[START ENTRIES]
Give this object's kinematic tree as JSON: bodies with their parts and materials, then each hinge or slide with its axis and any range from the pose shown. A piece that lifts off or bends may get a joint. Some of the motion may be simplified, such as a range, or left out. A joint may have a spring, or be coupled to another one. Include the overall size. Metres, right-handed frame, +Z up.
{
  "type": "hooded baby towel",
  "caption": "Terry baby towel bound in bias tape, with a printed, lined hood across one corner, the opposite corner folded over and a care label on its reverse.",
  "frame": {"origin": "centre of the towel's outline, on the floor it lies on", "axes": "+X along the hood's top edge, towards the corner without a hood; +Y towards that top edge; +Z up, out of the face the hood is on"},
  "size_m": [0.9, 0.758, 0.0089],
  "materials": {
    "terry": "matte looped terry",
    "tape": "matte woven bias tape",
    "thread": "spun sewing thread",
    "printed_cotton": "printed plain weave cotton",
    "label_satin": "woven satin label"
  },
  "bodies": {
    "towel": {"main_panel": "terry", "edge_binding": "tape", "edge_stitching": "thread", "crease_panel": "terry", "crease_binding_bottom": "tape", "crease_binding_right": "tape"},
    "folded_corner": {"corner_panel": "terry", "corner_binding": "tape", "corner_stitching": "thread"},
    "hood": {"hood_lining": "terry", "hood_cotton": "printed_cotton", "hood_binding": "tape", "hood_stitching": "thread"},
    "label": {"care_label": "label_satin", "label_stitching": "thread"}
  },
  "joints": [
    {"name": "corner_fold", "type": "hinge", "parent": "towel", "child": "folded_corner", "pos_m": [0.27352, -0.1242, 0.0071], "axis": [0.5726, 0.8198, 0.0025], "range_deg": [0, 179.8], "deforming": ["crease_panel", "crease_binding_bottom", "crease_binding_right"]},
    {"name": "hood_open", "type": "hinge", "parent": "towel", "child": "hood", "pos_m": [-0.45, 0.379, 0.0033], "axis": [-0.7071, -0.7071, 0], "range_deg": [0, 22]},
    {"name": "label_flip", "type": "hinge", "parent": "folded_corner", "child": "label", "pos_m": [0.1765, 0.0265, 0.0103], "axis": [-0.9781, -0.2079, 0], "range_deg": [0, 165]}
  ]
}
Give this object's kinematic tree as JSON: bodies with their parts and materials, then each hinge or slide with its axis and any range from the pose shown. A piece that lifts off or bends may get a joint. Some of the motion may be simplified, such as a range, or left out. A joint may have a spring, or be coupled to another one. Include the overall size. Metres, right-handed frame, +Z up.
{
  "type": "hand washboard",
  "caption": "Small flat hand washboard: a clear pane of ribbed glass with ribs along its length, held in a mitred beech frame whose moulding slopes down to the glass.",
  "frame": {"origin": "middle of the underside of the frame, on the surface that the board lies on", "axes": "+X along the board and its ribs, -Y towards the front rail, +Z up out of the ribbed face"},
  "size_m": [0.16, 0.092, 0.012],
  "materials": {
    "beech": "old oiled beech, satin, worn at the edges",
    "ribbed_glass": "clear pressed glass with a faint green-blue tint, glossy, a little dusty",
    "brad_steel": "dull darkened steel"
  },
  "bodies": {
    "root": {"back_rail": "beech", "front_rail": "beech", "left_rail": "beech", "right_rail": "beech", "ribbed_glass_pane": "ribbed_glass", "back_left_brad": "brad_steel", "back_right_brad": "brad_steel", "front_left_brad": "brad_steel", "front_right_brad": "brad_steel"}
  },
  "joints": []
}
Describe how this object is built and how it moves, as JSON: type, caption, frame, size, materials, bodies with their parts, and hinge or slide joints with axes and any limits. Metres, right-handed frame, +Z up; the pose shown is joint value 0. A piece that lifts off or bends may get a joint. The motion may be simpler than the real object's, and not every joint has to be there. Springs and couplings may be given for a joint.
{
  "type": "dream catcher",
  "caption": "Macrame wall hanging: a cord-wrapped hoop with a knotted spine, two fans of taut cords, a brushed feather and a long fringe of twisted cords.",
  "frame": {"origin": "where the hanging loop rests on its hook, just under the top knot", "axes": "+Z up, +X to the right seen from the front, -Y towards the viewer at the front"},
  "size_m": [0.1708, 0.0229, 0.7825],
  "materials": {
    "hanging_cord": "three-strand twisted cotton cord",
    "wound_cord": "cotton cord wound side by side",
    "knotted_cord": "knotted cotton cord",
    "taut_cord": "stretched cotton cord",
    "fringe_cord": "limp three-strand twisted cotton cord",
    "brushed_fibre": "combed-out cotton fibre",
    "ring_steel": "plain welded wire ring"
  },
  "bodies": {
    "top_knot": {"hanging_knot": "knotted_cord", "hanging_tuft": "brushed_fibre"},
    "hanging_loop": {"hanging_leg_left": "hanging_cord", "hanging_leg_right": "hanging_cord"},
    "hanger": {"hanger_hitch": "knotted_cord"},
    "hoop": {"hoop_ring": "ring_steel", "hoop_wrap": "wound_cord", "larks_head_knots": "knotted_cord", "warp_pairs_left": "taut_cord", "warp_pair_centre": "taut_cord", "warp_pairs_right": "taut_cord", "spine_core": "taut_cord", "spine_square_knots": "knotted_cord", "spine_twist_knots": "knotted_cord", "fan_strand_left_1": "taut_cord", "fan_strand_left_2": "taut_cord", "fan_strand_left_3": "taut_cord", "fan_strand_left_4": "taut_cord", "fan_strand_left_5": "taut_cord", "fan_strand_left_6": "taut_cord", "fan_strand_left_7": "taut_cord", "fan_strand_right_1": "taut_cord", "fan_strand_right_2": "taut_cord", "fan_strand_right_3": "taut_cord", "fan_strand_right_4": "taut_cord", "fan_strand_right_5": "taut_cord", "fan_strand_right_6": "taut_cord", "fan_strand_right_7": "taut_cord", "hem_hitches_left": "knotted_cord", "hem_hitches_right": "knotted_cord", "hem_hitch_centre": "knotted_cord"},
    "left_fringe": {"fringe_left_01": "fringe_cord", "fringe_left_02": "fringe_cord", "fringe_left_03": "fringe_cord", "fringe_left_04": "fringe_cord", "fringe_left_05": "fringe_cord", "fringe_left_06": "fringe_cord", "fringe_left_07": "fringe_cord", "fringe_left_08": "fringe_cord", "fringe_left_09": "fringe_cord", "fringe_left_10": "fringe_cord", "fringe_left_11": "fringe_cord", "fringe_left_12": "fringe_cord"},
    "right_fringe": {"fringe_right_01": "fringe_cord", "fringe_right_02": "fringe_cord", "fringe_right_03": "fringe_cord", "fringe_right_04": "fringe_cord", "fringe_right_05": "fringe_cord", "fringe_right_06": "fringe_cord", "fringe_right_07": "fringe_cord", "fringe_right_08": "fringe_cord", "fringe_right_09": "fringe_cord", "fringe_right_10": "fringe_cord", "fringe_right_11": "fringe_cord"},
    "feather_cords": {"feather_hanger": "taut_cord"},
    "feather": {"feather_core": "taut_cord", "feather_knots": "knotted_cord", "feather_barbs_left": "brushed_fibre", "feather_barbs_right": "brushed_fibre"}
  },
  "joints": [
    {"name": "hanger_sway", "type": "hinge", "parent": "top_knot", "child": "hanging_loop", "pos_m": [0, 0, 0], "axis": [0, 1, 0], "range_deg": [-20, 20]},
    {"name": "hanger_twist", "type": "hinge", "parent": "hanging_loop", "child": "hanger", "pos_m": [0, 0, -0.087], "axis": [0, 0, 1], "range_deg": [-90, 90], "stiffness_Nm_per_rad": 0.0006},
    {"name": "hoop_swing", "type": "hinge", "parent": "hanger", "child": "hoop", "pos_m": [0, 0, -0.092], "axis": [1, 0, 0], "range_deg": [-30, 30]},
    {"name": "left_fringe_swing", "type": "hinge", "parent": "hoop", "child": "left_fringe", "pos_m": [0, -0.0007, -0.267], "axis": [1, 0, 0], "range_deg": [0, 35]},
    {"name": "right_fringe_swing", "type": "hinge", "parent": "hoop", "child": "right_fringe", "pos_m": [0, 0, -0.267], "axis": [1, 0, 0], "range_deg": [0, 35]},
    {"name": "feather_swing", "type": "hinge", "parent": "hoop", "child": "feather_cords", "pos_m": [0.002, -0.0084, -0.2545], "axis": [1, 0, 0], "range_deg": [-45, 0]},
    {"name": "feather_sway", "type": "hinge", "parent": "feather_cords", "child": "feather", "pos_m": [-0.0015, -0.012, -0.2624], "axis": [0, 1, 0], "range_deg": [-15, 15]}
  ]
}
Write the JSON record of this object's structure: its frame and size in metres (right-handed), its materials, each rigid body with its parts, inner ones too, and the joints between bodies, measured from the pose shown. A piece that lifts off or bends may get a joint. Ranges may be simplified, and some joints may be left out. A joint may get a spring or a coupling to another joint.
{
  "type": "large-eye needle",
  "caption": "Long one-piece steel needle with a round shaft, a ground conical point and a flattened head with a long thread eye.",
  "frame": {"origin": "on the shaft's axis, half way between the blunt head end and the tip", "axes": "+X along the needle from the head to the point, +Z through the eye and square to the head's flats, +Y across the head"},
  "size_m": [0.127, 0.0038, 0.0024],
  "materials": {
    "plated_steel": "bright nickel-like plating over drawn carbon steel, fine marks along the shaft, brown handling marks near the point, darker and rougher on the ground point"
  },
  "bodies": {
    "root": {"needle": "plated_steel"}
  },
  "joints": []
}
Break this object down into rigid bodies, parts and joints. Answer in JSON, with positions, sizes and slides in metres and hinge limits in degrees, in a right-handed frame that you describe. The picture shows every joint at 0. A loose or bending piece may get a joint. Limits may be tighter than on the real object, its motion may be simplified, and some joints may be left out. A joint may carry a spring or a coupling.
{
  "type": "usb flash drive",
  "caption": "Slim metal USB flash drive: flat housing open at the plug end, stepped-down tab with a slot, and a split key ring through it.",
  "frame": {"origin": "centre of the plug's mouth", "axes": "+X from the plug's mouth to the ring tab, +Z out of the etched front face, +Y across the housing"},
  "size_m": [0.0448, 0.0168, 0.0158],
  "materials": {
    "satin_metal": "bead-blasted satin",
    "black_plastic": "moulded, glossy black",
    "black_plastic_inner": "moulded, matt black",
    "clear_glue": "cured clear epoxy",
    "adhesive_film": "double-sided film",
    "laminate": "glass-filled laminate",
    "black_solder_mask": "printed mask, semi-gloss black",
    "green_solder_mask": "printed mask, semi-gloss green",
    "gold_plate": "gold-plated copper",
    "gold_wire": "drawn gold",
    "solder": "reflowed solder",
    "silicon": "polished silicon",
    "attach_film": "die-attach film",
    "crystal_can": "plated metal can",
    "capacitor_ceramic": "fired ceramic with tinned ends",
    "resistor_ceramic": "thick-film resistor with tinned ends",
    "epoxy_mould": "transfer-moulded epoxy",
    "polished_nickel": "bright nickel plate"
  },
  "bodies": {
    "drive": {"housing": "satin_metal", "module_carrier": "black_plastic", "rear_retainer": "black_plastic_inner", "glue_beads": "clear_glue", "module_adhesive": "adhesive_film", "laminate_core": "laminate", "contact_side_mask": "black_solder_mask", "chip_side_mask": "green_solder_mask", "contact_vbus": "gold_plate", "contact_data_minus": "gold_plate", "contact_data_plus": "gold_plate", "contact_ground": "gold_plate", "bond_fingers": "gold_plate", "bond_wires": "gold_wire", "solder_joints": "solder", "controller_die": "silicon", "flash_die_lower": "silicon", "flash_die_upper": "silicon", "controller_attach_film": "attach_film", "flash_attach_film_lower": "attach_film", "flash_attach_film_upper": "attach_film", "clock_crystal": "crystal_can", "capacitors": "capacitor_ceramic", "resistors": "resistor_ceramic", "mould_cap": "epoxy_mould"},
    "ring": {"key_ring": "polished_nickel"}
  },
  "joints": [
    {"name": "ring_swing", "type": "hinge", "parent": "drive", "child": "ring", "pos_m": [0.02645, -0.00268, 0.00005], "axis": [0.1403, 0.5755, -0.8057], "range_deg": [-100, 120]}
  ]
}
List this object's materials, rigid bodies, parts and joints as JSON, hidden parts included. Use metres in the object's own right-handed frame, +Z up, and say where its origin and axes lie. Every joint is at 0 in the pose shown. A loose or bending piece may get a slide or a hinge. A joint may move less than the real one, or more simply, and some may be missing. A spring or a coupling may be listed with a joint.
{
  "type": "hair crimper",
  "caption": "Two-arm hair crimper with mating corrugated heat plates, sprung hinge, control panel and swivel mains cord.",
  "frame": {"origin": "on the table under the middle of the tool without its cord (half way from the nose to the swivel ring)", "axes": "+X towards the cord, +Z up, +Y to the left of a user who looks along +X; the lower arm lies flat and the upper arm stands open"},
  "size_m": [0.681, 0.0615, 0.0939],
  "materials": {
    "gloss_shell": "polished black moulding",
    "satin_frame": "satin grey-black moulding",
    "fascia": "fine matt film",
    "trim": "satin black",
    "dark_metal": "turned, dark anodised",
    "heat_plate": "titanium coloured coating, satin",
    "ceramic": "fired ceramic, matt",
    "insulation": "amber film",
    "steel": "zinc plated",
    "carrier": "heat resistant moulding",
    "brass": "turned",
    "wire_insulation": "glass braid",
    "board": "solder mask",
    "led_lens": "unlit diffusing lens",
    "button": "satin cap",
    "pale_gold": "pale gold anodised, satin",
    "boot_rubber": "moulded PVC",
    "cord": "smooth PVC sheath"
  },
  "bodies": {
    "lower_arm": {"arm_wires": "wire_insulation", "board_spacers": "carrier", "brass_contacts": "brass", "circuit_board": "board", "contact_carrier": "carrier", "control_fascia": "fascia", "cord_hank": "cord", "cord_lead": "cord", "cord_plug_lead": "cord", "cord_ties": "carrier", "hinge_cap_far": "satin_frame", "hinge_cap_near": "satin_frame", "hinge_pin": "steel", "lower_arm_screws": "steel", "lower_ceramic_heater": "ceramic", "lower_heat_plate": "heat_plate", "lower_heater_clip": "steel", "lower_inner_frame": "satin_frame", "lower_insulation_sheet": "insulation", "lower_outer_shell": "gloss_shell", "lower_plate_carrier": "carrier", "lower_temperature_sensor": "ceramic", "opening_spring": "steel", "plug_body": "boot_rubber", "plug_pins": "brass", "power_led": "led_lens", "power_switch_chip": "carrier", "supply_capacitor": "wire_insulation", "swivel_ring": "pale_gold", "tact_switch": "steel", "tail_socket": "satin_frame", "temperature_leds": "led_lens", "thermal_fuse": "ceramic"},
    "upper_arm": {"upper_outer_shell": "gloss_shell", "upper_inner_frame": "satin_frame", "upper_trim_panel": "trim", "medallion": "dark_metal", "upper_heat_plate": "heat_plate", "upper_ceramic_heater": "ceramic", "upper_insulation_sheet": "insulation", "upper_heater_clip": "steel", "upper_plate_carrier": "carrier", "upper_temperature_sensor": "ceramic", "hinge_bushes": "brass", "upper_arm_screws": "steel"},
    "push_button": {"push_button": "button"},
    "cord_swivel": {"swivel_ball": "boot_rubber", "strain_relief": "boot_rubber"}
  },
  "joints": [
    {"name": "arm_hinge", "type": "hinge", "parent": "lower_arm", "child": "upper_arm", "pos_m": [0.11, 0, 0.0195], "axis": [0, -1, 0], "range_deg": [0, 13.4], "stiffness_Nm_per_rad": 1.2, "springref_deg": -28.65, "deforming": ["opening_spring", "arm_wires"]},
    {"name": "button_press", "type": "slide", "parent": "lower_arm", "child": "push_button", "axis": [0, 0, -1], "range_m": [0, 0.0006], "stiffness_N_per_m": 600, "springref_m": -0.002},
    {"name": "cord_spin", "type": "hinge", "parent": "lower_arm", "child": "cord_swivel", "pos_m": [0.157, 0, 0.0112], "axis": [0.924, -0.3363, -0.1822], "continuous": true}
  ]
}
[END ENTRIES]
[TO DO]
Search the lines above for the string "down" and copy each line that has it.

[FULL SOLUTION]
  "caption": "Small flat hand washboard: a clear pane of ribbed glass with ribs along its length, held in a mitred beech frame whose moulding slopes down to the glass.",
Break this object down into rigid bodies, parts and joints. Answer in JSON, with positions, sizes and slides in metres and hinge limits in degrees, in a right-handed frame that you describe. The picture shows every joint at 0. A loose or bending piece may get a joint. Limits may be tighter than on the real object, its motion may be simplified, and some joints may be left out. A joint may carry a spring or a coupling.
  "caption": "Slim metal USB flash drive: flat housing open at the plug end, stepped-down tab with a slot, and a split key ring through it.",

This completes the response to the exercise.